More than most, black lawmakers worry that armed teachers might pull a gun in an altercation with a student. They’re especially concerned because black students face disproportionately more discipline in schools.
Late Monday night, the bill was changed to eliminate the requirement that both a county’s sheriff and its schools superintendent agree to the marshal program in their county, which puts a check on the system. Now it’s just one.
“It’s not easy to be on the opposite side of this bill,” DuBose said. He noted that for what was supposed to be a bipartisan effort, none of the Democrats’ amendments were considered. “Not one.”
“When these kids came to talk to us, they asked us to ban the AR-15,” he said. “We’re not even entertaining it. We’re now arming teachers with guns. They asked us not to do that. Let’s listen to this generation … Let’s listen to these kids.”
Whether the Senate agrees to let teachers carry concealed weapons into classrooms remains to be seen. Most teachers don’t want it. Most superintendents don’t want it. Most school boards don’t want it.
Neither does Gov.
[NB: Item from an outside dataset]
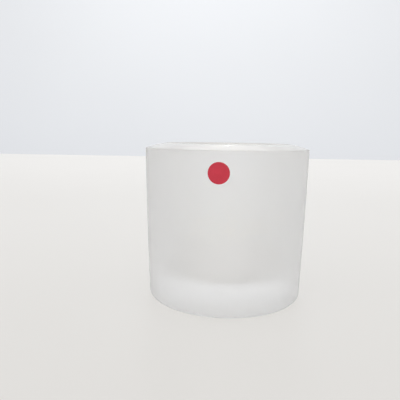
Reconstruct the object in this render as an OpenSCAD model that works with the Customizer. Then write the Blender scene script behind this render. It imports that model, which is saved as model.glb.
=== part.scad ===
/* [Holder] */
// Overall height of the glass holder
holder_h = 60.5; // [50:0.5:75]
// Outside diameter at the rim
rim_d = 64; // [60:0.5:80]
// Outside diameter at the foot, before its edge rounding
foot_d = 60.8; // [58:0.2:64]
// How far the middle of the side wall stands out beyond a straight taper
side_bow = 0.2; // [0:0.05:0.6]
// Mouth diameter of the cavity
mouth_d = 44; // [43:0.5:50]
// Diameter of the cavity near its floor
floor_d = 42.8; // [42:0.2:44]
// Thickness of the solid glass base
base_t = 10; // [6:0.5:18]
// Radius where the cavity wall meets its floor
cavity_fillet = 3.3; // [1.5:0.1:3.3]
// How far the rim's crest stands above its outer edge
rim_crown = 1.8; // [0.4:0.1:2.5]
// Radius of the rim's outer edge
rim_edge_r = 0.5; // [0.3:0.1:1.5]
// How far the rim's rounding reaches into the cavity
rim_inner_w = 2; // [1:0.1:4]
// How far the rim's rounding reaches down from the crest
rim_inner_h = 3.5; // [1:0.1:5]
// Radius of the edge under the foot
foot_r = 1.8; // [0.5:0.1:3]
// Diameter of the shallow hollow under the foot
recess_d = 42; // [30:1:50]
// Depth of the hollow under the foot
recess_depth = 0.5; // [0.2:0.1:1]

/* [Label] */
// Diameter of the round sticker
label_d = 7.4; // [4:0.2:12]
// Thickness of the sticker
label_t = 0.12; // [0.08:0.02:0.3]
// Height of the sticker's centre above the table
label_z = 51.2; // [20:0.2:52]

/* [Tealight] */
// Outside diameter of the tealight cup
cup_d = 38; // [36:0.5:39]
// Height of the tealight cup
cup_h = 16; // [14:0.5:20]
// Wall thickness of the cup
cup_t = 0.25; // [0.2:0.05:0.4]
// Radius of the cup's lower edge
cup_edge_r = 1.4; // [0.8:0.1:2]
// Radius of the rolled bead on the cup's rim
bead_r = 0.45; // [0.3:0.05:0.7]
// Height of the wax above the inside of the cup
wax_h = 12.5; // [8:0.5:13]
// Diameter of the wick
wick_d = 1.6; // [1:0.1:2.4]
// Length of wick that stands clear of the wax
wick_free = 7.5; // [4:0.5:12]
// Diameter of the steel disc that holds the wick upright
sustainer_d = 13; // [8:0.5:18]

/* [Hidden] */
$fn = 120;
wall_steps = 8;
arc_steps = 8;
edge_sweep = 70;
crown_curve = 1.35;
body_gap = 0.1;
overlap = 1;
sustainer_t = 0.3;
sustainer_collar_d = 3.4;
sustainer_collar_h = 4;
wax_rise_h = 0.6;
wax_rise_d = 9;
wax_rise_top_d = 2.8;
glass_colour = [0.86, 0.88, 0.88, 0.6];
label_colour = [0.78, 0.05, 0.12];
foil_colour = [0.80, 0.81, 0.83];
wax_colour = [0.95, 0.94, 0.90];
wick_colour = [0.93, 0.91, 0.85];
steel_colour = [0.60, 0.61, 0.63];

shoulder_z = holder_h - rim_crown;
wall_top_z = shoulder_z - rim_edge_r;
crest_r = mouth_d / 2 + rim_inner_w;
edge_end_r = rim_d / 2 - rim_edge_r * (1 - cos(edge_sweep));
edge_end_z = shoulder_z - rim_edge_r * (1 - sin(edge_sweep));
cup_z = base_t + body_gap;
wax_z = cup_z + cup_t;

// Radius of the outer wall at height z: a straight taper with a shallow bow
function wall_r(z) =
    foot_d / 2 + (rim_d - foot_d) / 2 * z / wall_top_z
    + side_bow * 4 * (z / wall_top_z) * (1 - z / wall_top_z);

// Points of an arc about [cx, cz] from angle a0 to a1, with radius rx across and rz up
function arc(cx, cz, rx, rz, a0, a1) = [
    for (i = [0:arc_steps])
        let (a = a0 + (a1 - a0) * i / arc_steps)
            [cx + rx * cos(a), cz + rz * sin(a)]
];

// Points first to last of the outer wall, counted up from the foot, standing out by extra
function wall(first, last, extra = 0) = [
    for (i = [first:last])
        let (z = foot_r + (wall_top_z - foot_r) * i / wall_steps)
            [wall_r(z) + extra, z]
];

// Points from the rim's rounded outer edge up to its crest, steepest at the edge
function crown() = [
    for (i = [1:arc_steps])
        let (u = 1 - i / arc_steps)
            [crest_r + (edge_end_r - crest_r) * u, edge_end_z + (holder_h - edge_end_z) * (1 - pow(u, crown_curve))]
];

// The same list from its end to its start
function reversed(points) = [for (i = [len(points) - 1:-1:0]) points[i]];

// Thick tapered glass, one turned solid: foot, side, crowned rim, cavity and the hollow underneath
module glass_holder() {
    color(glass_colour)
        rotate_extrude()
            polygon(concat(
                [[0, recess_depth], [recess_d / 2 - recess_depth, recess_depth], [recess_d / 2, 0]],
                arc(wall_r(foot_r) - foot_r, foot_r, foot_r, foot_r, -90, 0),
                wall(1, wall_steps - 1),
                arc(rim_d / 2 - rim_edge_r, wall_top_z, rim_edge_r, rim_edge_r, 0, edge_sweep),
                crown(),
                arc(crest_r, holder_h - rim_inner_h, rim_inner_w, rim_inner_h, 101.25, 180),
                arc(floor_d / 2 - cavity_fillet, base_t + cavity_fillet, cavity_fillet, cavity_fillet, 0, -90),
                [[0, base_t]]
            ));
}

// Plain round sticker, curved to the outer wall at the front
module label() {
    color(label_colour)
        intersection() {
            rotate_extrude()
                polygon(concat(wall(0, wall_steps, label_t), reversed(wall(0, wall_steps))));
            translate([0, 0, label_z])
                rotate([90, 0, 0])
                    cylinder(h = rim_d, d = label_d);
        }
}

// Drawn aluminium cup with a rounded lower edge and a rolled bead round the top
module tealight_cup() {
    r = cup_d / 2;
    inner_edge_r = cup_edge_r - cup_t;
    color(foil_colour)
        translate([0, 0, cup_z])
            rotate_extrude()
                union() {
                    polygon(concat(
                        [[0, 0]],
                        arc(r - cup_edge_r, cup_edge_r, cup_edge_r, cup_edge_r, -90, 0),
                        [[r, cup_h - bead_r], [r - cup_t, cup_h - bead_r]],
                        arc(r - cup_edge_r, cup_edge_r, inner_edge_r, inner_edge_r, 0, -90),
                        [[0, cup_t]]
                    ));
                    translate([r, cup_h - bead_r])
                        circle(r = bead_r);
                }
}

// Poured wax that fills the cup, with a low rise where it climbs the wick
module tealight_wax() {
    r = cup_d / 2 - cup_t;
    edge_r = cup_edge_r - cup_t;
    color(wax_colour)
        translate([0, 0, wax_z])
            difference() {
                rotate_extrude()
                    polygon(concat(
                        [[0, 0]],
                        arc(r - edge_r, edge_r, edge_r, edge_r, -90, 0),
                        [
                            [r, wax_h],
                            [wax_rise_d / 2, wax_h],
                            [wax_rise_top_d / 2, wax_h + wax_rise_h],
                            [0, wax_h + wax_rise_h]
                        ]
                    ));
                translate([0, 0, -overlap])
                    cylinder(h = wax_h + wax_rise_h + 2 * overlap, d = wick_d);
                translate([0, 0, -overlap])
                    cylinder(h = sustainer_t + overlap, d = sustainer_d);
                translate([0, 0, -overlap])
                    cylinder(h = sustainer_collar_h + overlap, d = sustainer_collar_d);
            }
}

// Cotton wick, standing in the sustainer's collar and up through the wax
module wick() {
    color(wick_colour)
        translate([0, 0, wax_z + sustainer_t])
            cylinder(h = wax_h - sustainer_t + wick_free, d = wick_d);
}

// Thin steel disc with a collar that grips the foot of the wick
module wick_sustainer() {
    color(steel_colour)
        translate([0, 0, wax_z])
            difference() {
                union() {
                    cylinder(h = sustainer_t, d = sustainer_d);
                    cylinder(h = sustainer_collar_h, d = sustainer_collar_d);
                }
                translate([0, 0, sustainer_t])
                    cylinder(h = sustainer_collar_h, d = wick_d);
            }
}

glass_holder();
label();
tealight_cup();
tealight_wax();
wick();
wick_sustainer();
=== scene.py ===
"""Tealight holder: thick frosted pressed glass with a round sticker, and a tealight that lifts out of it."""

import math

import bmesh
import bpy
from mathutils import Matrix, Vector, noise


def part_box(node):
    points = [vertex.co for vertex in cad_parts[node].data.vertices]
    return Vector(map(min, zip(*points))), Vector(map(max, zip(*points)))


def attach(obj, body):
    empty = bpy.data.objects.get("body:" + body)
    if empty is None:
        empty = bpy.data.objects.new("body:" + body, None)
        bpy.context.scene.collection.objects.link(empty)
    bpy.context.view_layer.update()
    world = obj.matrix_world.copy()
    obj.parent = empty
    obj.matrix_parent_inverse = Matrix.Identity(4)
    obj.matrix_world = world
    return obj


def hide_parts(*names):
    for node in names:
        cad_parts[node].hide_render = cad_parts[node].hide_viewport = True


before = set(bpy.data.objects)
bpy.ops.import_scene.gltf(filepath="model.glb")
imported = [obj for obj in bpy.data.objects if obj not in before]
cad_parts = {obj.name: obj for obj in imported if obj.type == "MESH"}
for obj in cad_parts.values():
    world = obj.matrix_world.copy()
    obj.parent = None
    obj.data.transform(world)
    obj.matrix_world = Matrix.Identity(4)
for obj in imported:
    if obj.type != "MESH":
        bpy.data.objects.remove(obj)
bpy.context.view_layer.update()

MM = 0.001
scene = bpy.context.scene


# ---------------------------------------------------------------------------
# Mesh helpers
# ---------------------------------------------------------------------------

ON_AXIS = 1e-7
SAME_POINT = 1e-6


def line(start, end, steps):
    """Points of a straight run in the (radius, height) plane, its ends included."""
    (r0, z0), (r1, z1) = start, end
    return [(r0 + (r1 - r0) * i / steps, z0 + (z1 - z0) * i / steps) for i in range(steps + 1)]


def arc(centre, radius, start, end, steps, height=None):
    """Points of an arc in the (radius, height) plane, from angle start to end in degrees.

    It is part of an ellipse where height gives a second radius, the one along Z.
    """
    points = []
    for i in range(steps + 1):
        angle = math.radians(start + (end - start) * i / steps)
        across = radius * math.cos(angle)
        up = (height or radius) * math.sin(angle)
        points.append((centre[0] + across, centre[1] + up))
    return points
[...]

Rick Scott, whose daughter is a teacher, want it.
To preserve the half a loaf supported by a fragile majority of lawmakers, Gov. Rick Scott should quickly make clear whether he will support a bill that arms teachers, especially over the objections of superintendents and sheriffs.
“The governor needs to tell us, is he going to veto the bill if the marshal program is in it?” says Rep. Jared Moskowitz, whose district includes many families whose children attend Stoneman Douglas. “He needs to tell us that. He can’t keep us guessing.”
It’s said that if both sides hate a bill, it must be a good bill. But sometimes, it’s a bad bill.
The governor should make clear whether the marshal program, as proposed by the House, makes the baby-step bill something he cannot sign.